### Instructions for the task
Please give the data below again in full, exactly as it stands.

Start of Data shown

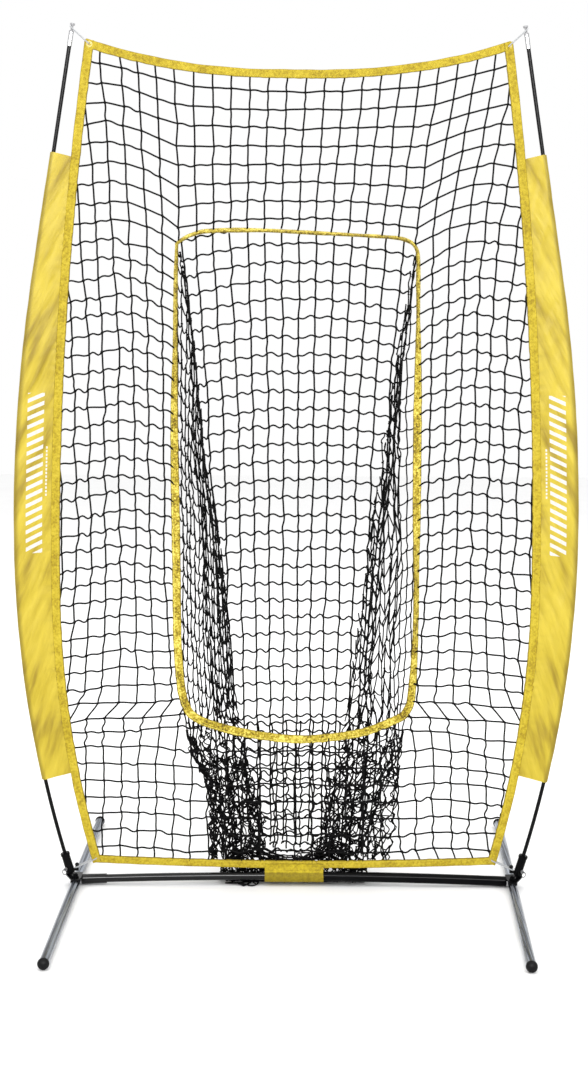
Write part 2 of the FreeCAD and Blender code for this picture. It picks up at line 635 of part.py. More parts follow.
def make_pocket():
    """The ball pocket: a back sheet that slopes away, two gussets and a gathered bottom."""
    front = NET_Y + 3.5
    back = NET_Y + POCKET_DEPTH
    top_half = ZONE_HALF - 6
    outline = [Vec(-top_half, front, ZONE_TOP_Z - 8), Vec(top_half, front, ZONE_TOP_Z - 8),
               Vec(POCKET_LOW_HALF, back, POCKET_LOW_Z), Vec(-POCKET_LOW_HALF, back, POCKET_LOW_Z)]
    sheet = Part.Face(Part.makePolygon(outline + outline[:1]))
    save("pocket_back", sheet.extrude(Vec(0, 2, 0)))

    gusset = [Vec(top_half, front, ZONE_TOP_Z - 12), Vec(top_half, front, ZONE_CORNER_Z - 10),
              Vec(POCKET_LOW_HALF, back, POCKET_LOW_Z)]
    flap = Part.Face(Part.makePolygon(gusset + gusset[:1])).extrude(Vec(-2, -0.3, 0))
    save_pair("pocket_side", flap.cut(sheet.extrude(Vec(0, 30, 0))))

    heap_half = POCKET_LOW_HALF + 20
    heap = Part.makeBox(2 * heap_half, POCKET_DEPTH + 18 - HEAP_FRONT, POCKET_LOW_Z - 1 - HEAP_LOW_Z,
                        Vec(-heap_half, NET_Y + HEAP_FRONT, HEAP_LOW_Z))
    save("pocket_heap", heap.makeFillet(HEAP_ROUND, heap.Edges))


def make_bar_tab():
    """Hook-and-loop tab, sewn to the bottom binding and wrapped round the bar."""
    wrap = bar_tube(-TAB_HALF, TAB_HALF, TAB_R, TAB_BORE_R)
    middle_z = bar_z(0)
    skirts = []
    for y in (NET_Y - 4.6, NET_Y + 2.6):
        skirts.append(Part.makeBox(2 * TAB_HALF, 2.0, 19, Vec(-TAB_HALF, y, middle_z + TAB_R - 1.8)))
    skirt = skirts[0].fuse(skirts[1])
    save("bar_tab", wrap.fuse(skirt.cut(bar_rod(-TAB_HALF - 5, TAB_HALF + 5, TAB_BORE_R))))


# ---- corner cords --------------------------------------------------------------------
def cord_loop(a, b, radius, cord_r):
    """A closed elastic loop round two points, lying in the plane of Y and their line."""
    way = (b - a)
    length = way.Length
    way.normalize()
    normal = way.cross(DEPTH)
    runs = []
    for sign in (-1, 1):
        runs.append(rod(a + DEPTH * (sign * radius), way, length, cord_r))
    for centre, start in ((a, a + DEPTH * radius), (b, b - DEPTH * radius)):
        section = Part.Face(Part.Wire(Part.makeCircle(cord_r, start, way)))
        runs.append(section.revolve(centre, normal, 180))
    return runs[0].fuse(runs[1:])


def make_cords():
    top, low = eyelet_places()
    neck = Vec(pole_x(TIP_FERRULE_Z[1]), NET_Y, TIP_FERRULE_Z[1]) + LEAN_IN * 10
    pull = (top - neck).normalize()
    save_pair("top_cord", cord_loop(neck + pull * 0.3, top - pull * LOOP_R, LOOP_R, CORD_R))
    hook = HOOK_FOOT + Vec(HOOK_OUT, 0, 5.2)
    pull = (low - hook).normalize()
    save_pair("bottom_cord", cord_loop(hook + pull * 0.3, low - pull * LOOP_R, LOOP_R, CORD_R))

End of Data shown

### In response
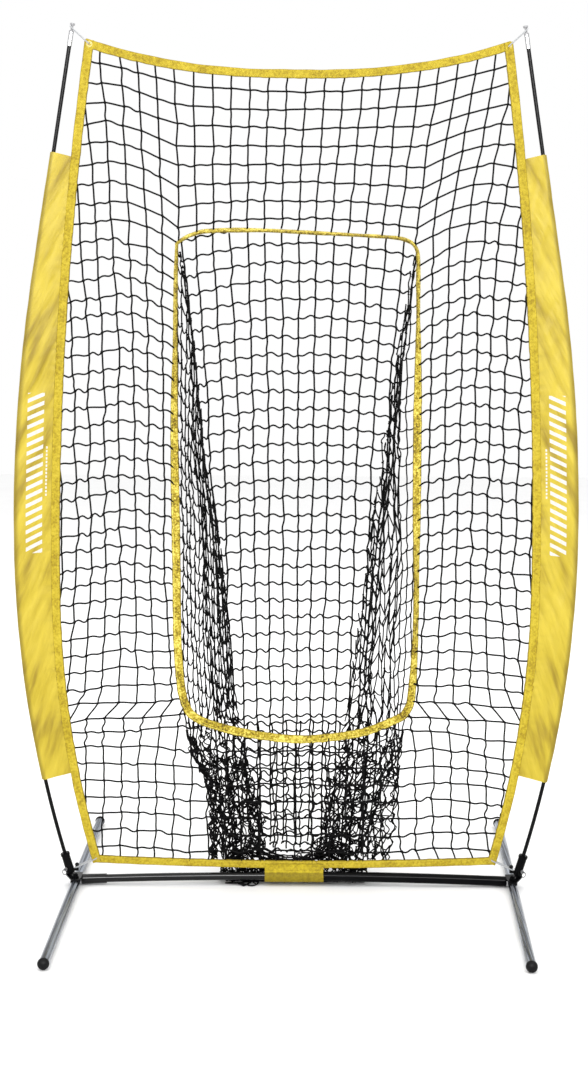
Write part 2 of the FreeCAD and Blender code for this picture. It picks up at line 635 of part.py. More parts follow.
def make_pocket():
    """The ball pocket: a back sheet that slopes away, two gussets and a gathered bottom."""
    front = NET_Y + 3.5
    back = NET_Y + POCKET_DEPTH
    top_half = ZONE_HALF - 6
    outline = [Vec(-top_half, front, ZONE_TOP_Z - 8), Vec(top_half, front, ZONE_TOP_Z - 8),
               Vec(POCKET_LOW_HALF, back, POCKET_LOW_Z), Vec(-POCKET_LOW_HALF, back, POCKET_LOW_Z)]
    sheet = Part.Face(Part.makePolygon(outline + outline[:1]))
    save("pocket_back", sheet.extrude(Vec(0, 2, 0)))

    gusset = [Vec(top_half, front, ZONE_TOP_Z - 12), Vec(top_half, front, ZONE_CORNER_Z - 10),
              Vec(POCKET_LOW_HALF, back, POCKET_LOW_Z)]
    flap = Part.Face(Part.makePolygon(gusset + gusset[:1])).extrude(Vec(-2, -0.3, 0))
    save_pair("pocket_side", flap.cut(sheet.extrude(Vec(0, 30, 0))))

    heap_half = POCKET_LOW_HALF + 20
    heap = Part.makeBox(2 * heap_half, POCKET_DEPTH + 18 - HEAP_FRONT, POCKET_LOW_Z - 1 - HEAP_LOW_Z,
                        Vec(-heap_half, NET_Y + HEAP_FRONT, HEAP_LOW_Z))
    save("pocket_heap", heap.makeFillet(HEAP_ROUND, heap.Edges))


def make_bar_tab():
    """Hook-and-loop tab, sewn to the bottom binding and wrapped round the bar."""
    wrap = bar_tube(-TAB_HALF, TAB_HALF, TAB_R, TAB_BORE_R)
    middle_z = bar_z(0)
    skirts = []
    for y in (NET_Y - 4.6, NET_Y + 2.6):
        skirts.append(Part.makeBox(2 * TAB_HALF, 2.0, 19, Vec(-TAB_HALF, y, middle_z + TAB_R - 1.8)))
    skirt = skirts[0].fuse(skirts[1])
    save("bar_tab", wrap.fuse(skirt.cut(bar_rod(-TAB_HALF - 5, TAB_HALF + 5, TAB_BORE_R))))


# ---- corner cords --------------------------------------------------------------------
def cord_loop(a, b, radius, cord_r):
    """A closed elastic loop round two points, lying in the plane of Y and their line."""
    way = (b - a)
    length = way.Length
    way.normalize()
    normal = way.cross(DEPTH)
    runs = []
    for sign in (-1, 1):
        runs.append(rod(a + DEPTH * (sign * radius), way, length, cord_r))
    for centre, start in ((a, a + DEPTH * radius), (b, b - DEPTH * radius)):
        section = Part.Face(Part.Wire(Part.makeCircle(cord_r, start, way)))
        runs.append(section.revolve(centre, normal, 180))
    return runs[0].fuse(runs[1:])


def make_cords():
    top, low = eyelet_places()
    neck = Vec(pole_x(TIP_FERRULE_Z[1]), NET_Y, TIP_FERRULE_Z[1]) + LEAN_IN * 10
    pull = (top - neck).normalize()
    save_pair("top_cord", cord_loop(neck + pull * 0.3, top - pull * LOOP_R, LOOP_R, CORD_R))
    hook = HOOK_FOOT + Vec(HOOK_OUT, 0, 5.2)
    pull = (low - hook).normalize()
    save_pair("bottom_cord", cord_loop(hook + pull * 0.3, low - pull * LOOP_R, LOOP_R, CORD_R))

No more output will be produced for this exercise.